Une bactérie résout des sudokus

sudokuComme le disait un personnage de Reiser trônant sur la cuvette des toilettes : “Y a que là qu’on est bien !” Il faudrait sûrement que je farfouille dans la littérature scientifique pour voir si quelques équipes ne se sont pas penchées sur la relaxation inhérente aux lieux d’aisances, sur l’apaisante atmosphère du petit coin. Certains en font l’annexe de leur bibliothèque, d’autres profitent de ce bienfaisant moment de solitude pour résoudre qui des mots croisés, qui des grilles de sudoku. En réalité, on n’est jamais seul aux wawas. Dans votre production, bon nombre de bactéries intestinales prennent l’air (ou plutôt prennent l’eau, amis de la poésie bonsoir…). Et c’est justement la plus connue d’entre elles qu’une équipe de jeunes chercheurs japonais a choisie pour… résoudre mieux que vous vos sudokus !

Escherichia coli, de son petit nom latin, est sans doute l’un des organismes vivants les plus étudiés dans le monde et sert de “boîte à outils” génétique à de nombreux chercheurs. Dans cet esprit, notre équipe nippone de l’université de Tokyo, qui participait il y a quelques jours au concours de l’IGEM (International Genetically Engineered Machine), s’est demandé si elle pouvait transformer le colibacille en unité de communication et de décision biologique. L’idée sous-jacente est d'”appareiller”  les futurs médicaments dits intelligents, qui devront mesurer l’état de santé du patient et délivrer ou non leur principe actif en fonction des informations recueillies. En ce sens, le casse-tête logique du sudoku constitue un excellent terrain d’exercice, qui convient parfaitement à l’objectif recherché puisqu’il s’agit, à partir des chiffres déjà disposés dans la grille (l’information), de décider la valeur des chiffres manquants selon des  règles aussi simples que strictes.

Pour se simplifier la tâche, les biologistes japonais ont choisi une grille pour enfants avec seulement 16 cases (4×4) au lieu des 81 (9×9) traditionnelles. Les bactéries ne pouvant pas encore écrire de chiffres (ça viendra sûrement un jour…), on les a programmées pour exprimer quatre “couleurs” différentes en activant des protéines fluorescentes. Il fallait donc compléter ce genre de grille :

Sudoku_system_1

Si vous avez déjà joué un peu au sudoku, vous vous apercevez vite que la valeur que doit prendre la case grisée est un 4 (ou la couleur verte dans le cas de notre expérience). En effet, il y a déjà un 3 (ou un jaune) dans la rangée, un 1 (ou un rouge) dans la colonne et un 2 (ou un bleu) dans le bloc supérieur gauche. Mais, pour en arriver là, vous disposez d’un cerveau assez conséquent. Comment Escherichia coli, qui n’a pas autant de chance, se débrouille-t-elle pour obtenir le même résultat ?

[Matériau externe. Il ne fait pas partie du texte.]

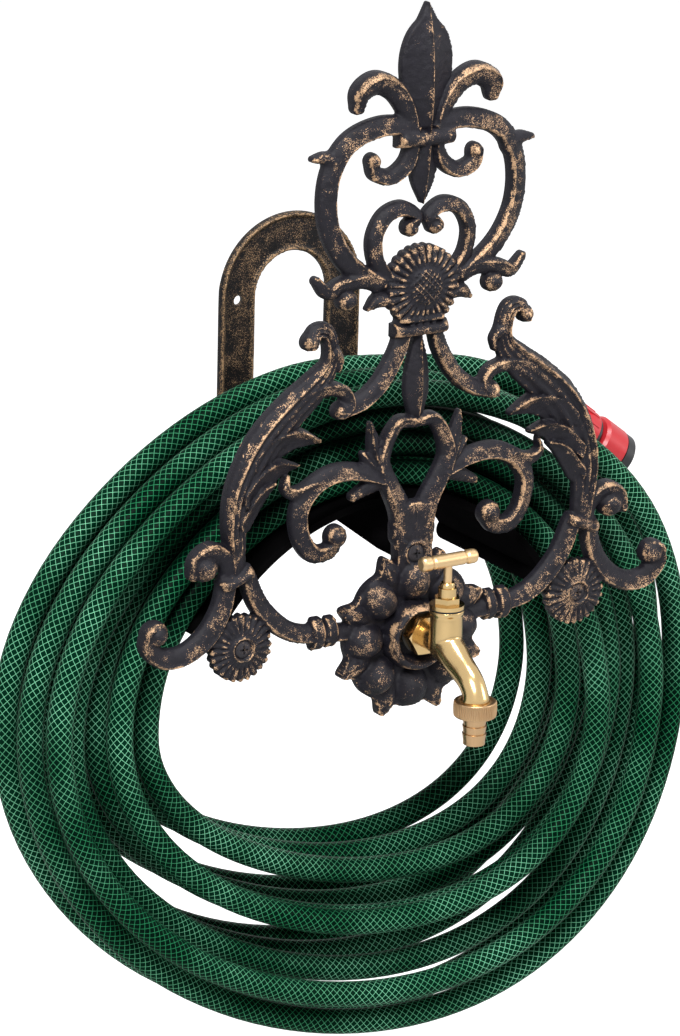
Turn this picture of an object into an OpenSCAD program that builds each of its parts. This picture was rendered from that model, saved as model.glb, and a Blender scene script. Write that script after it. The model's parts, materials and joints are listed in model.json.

Voici comment fonctionne l’expérience. La bactérie présente dans chaque case a été trafiquée génétiquement de manière à n’intégrer que les informations des bactéries présentes dans les mêmes rangée, colonne et bloc qu’elle (informations transportées par un virus ne s’attaquant qu’aux bactéries). Ainsi, dans notre exemple, l’occupante de la case grisée ne prendra pas en compte le fait que la locataire de la case inférieure droite est verte. Une fois que la bactérie a reçu trois messages, trois couleurs différentes, elle exprime la quatrième couleur. Maintenant qu’elle a “fait son choix”, elle peut en informer ses copines de rangée, colonne et bloc encore indécises, qui à leur tour se différencient et transmettent leur décision aux autres. De proche en proche, la grille sera complétée, le sudoku sera résolu. La vidéo ci-dessous (en anglais) donne plus de détails sur la procédure suivie :

Il faut préciser que plusieurs opérations peuvent être effectuées en même temps et que ce système pourrait sans problème être étendu à des grilles classiques de sudoku. Il suffirait pour cela de programmer 81 bactéries au lieu de 16. Si les microorganismes sont capables de faire des “calculs” en parallèle, on peut parier qu’ils résoudront bientôt les grilles plus rapidement que nous.

Reste donc à leur apprendre les règles du jeu d’échecs, auquel j’ai consacré beaucoup de temps et un blog dans une autre vie. Le jour où des microbes qui, d’ordinaire, finissent leur carrière dans la cuvette des toilettes, se mettront à battre des champions, je jure que je cesserai de jouer.